With issues such as the rupee value depreciation and the turbulence in the aviation industry, the tourism scenario has been less sunny in the recent past than in the previous years. However, the hospitality industry has managed to hold its own all year long, and expects a fruitful season in the Q4 of 2012 as well. According to Thomas Guss, General Manager, JW Marriott Mumbai, Q4 every year has always been a high demand period for the hotel. “The overall revenue growth has been higher compared to last year. This is due to the growth in the average room rate (ARR). The second largest contributor has been the growth in average per cover in catering as the hotel has been successful in elevating its positioning as the preferred wedding destination in Mumbai,” he stated.

JW Marriott has been successful in achieving a healthy occupancy percentage year to date in the early 78 per cent range, Guss added. Abhishek Pasricha, General Manager, Optus Sarovar Premiere, Gurgaon revealed that the property enjoyed 66 per cent occupancy at this time last year. As far as Q4 2012 is concerned, though, he believes that despite an increased occupancy, the ARR will drop drastically due to added inventory in the market. “We are trying to create the balance between our occupancy and ARR, with a focus to attain better RevPar. The decline in ARR is due to overall rationalisation the market is facing,” he opined.

Speaking about the source of these issues, Andrew Harrison, General Manager, Four Seasons Mumbai accepted that the aviation crisis plaguing India has had a negative impact on business. “The rupee depreciation has not had a direct impact on our occupancy levels; the international end user is getting a better deal. However the aviation problems are causing prices to rise and forcing companies to consider and manage their travel costs in a tighter manner which does have a cascading affect on the entire hospitality industry and its stake holders,” he informed.

Despite this opinion, Harrison is expecting a good season this year. “We expect the season to be busy. The business is driven by volume not by the rate. However it is certainly busier than it has been so far this year. We are positioned as a premium luxury brand aimed at the discerning corporate traveller and as a venue of choice for meeting requirements of our clients. By ensuring that we are increasing our conversion rates on generated queries and optimising on our inventory and allocations, we are optimistic about the season ahead,” he added.

Echoing his sentiments, Guss said, “More than 70 per cent of our business is international, meaning that due to the depreciation of the rupee, India has become cheaper for them. In our Food and Beverage destination restaurants and bars we have decreased our prices to help the local market overcome this challenge. Our strategy has always been to see challenges as opportunities for growth and add more value to our guests to exceed their dreams and hopes.”

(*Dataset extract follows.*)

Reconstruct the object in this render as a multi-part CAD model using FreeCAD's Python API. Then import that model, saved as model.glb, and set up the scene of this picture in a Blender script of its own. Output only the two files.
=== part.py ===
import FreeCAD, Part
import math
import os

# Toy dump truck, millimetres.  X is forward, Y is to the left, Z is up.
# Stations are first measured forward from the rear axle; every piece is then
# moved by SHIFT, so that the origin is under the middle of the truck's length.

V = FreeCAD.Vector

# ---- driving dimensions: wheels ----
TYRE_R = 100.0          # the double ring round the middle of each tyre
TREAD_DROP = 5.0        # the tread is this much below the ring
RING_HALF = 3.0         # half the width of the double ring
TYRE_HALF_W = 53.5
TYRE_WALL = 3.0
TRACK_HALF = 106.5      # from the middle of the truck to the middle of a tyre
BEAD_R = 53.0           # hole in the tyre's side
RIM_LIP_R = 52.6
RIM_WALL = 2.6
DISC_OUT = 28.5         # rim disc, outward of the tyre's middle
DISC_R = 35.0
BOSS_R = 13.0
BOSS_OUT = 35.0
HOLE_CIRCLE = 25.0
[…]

Highlighting the advantages of being a leisure property, Guss stated that the coming season looks promising as JW Marriott Mumbai has always had demand from the leisure segment during Q4. Pasricha concluded that the supply is increasing with new inventories getting added and hence the fair market share is getting divided. Overall, he opined, the business will grow in occupancy but ARR decline would impact revenue penetration.